** start of Data **

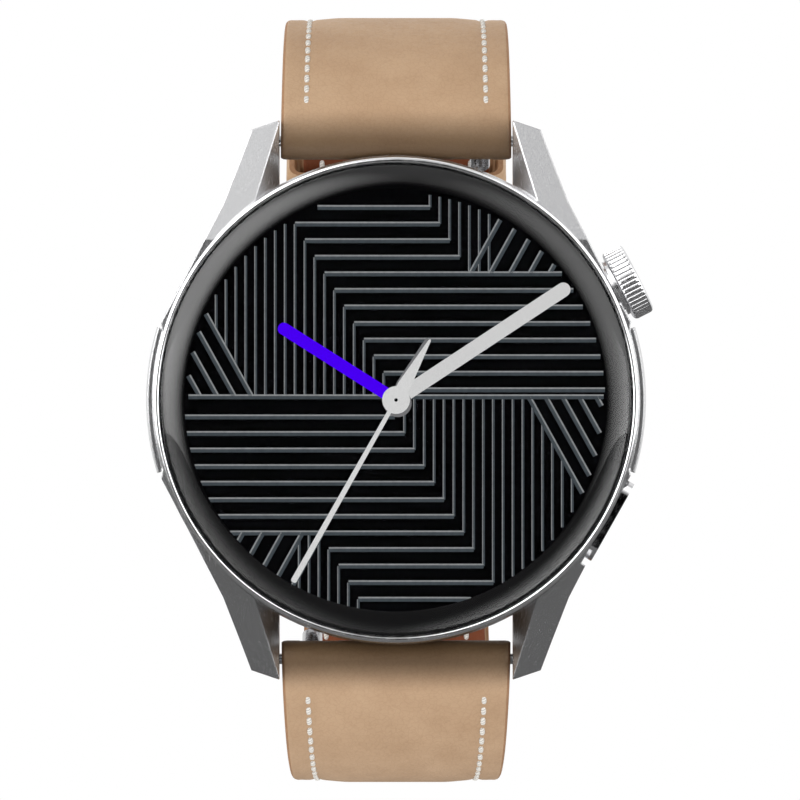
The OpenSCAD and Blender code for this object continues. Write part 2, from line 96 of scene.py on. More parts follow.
# The strap's middle line: a shoulder arc from the bar, then the loop behind the case
BAR_Y, BAR_Z = -3.2, 24.4
LOOP_Y, LOOP_R = 14.2, 35.5
SHOULDER_R, SHOULDER_TURN = 19.2, 65
SHOULDER_LEN = SHOULDER_R * math.radians(SHOULDER_TURN)
STRAP_T = 2.2
ROLL_R = 1.75
LINING_T = 0.85
FOLD_LEN = 4.6            # how far the leather comes back under itself at the bar
EDGE_ROUND = 0.5          # how far in the strap's edges are rounded
STITCH_INSET = 2.35
STITCH_PITCH, STITCH_LEN, STITCH_R = 1.42, 1.24, 0.25
FIRST_STITCH = 3.6
BUCKLE_ANGLE = 20
END_ROLL_R = 1.5
TIP_ANGLE, TIP_R = 14, 9
TAPER_Y = (-6, LOOP_Y, 41, 47)
UPPER_W = (STRAP_W, 21.2, 19.2, 18)
LOWER_W = (STRAP_W, 19.8, 18.4, 18)
UPPER_LEN = SHOULDER_LEN + LOOP_R * math.radians(90 - BUCKLE_ANGLE)
LOWER_LEN = SHOULDER_LEN + LOOP_R * math.radians(90 - TIP_ANGLE)
HOLES, FIRST_HOLE, HOLE_PITCH, HOLE_R = 6, 33, 6.5, 1.0

# Cuts in the strap, as the sizes of boxes: the release knob's notch at X 7.25, and the tongue's slot
NOTCH_AT, NOTCH_LEAN, NOTCH_BOX = (7.25, 0, -2.2), 40, (3.7, 2.6, 4.4)
SLOT_AT, SLOT_BOX = (0, 0, 0.6), (3.2, 8, 7.4)

# The keepers: their wall, the gaps in and out of the strap, their corners, and their turns round the loop
KEEPER_WALL, KEEPER_GAP, KEEPER_ROOM, KEEPER_CORNER = 1.1, 0.3, STRAP_T + 0.5, 1.6
FIXED_KEEPER_SPAN, FREE_KEEPER_SPAN = (23.5, 31.5), (32.5, 42)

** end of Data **

What you return should be the lines from the start of the data through the line with "SLOT_AT, SLOT_BOX = (0, 0, 0.6), (3.2, 8, 7.4)", quoted exactly and nothing more.

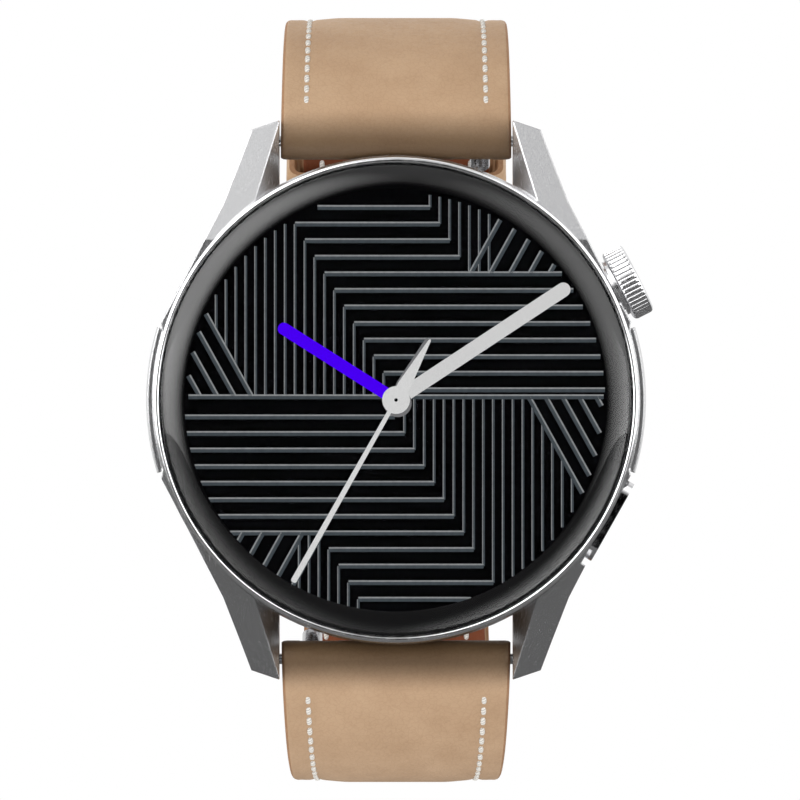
The OpenSCAD and Blender code for this object continues. Write part 2, from line 96 of scene.py on. More parts follow.
# The strap's middle line: a shoulder arc from the bar, then the loop behind the case
BAR_Y, BAR_Z = -3.2, 24.4
LOOP_Y, LOOP_R = 14.2, 35.5
SHOULDER_R, SHOULDER_TURN = 19.2, 65
SHOULDER_LEN = SHOULDER_R * math.radians(SHOULDER_TURN)
STRAP_T = 2.2
ROLL_R = 1.75
LINING_T = 0.85
FOLD_LEN = 4.6            # how far the leather comes back under itself at the bar
EDGE_ROUND = 0.5          # how far in the strap's edges are rounded
STITCH_INSET = 2.35
STITCH_PITCH, STITCH_LEN, STITCH_R = 1.42, 1.24, 0.25
FIRST_STITCH = 3.6
BUCKLE_ANGLE = 20
END_ROLL_R = 1.5
TIP_ANGLE, TIP_R = 14, 9
TAPER_Y = (-6, LOOP_Y, 41, 47)
UPPER_W = (STRAP_W, 21.2, 19.2, 18)
LOWER_W = (STRAP_W, 19.8, 18.4, 18)
UPPER_LEN = SHOULDER_LEN + LOOP_R * math.radians(90 - BUCKLE_ANGLE)
LOWER_LEN = SHOULDER_LEN + LOOP_R * math.radians(90 - TIP_ANGLE)
HOLES, FIRST_HOLE, HOLE_PITCH, HOLE_R = 6, 33, 6.5, 1.0

# Cuts in the strap, as the sizes of boxes: the release knob's notch at X 7.25, and the tongue's slot
NOTCH_AT, NOTCH_LEAN, NOTCH_BOX = (7.25, 0, -2.2), 40, (3.7, 2.6, 4.4)
SLOT_AT, SLOT_BOX = (0, 0, 0.6), (3.2, 8, 7.4)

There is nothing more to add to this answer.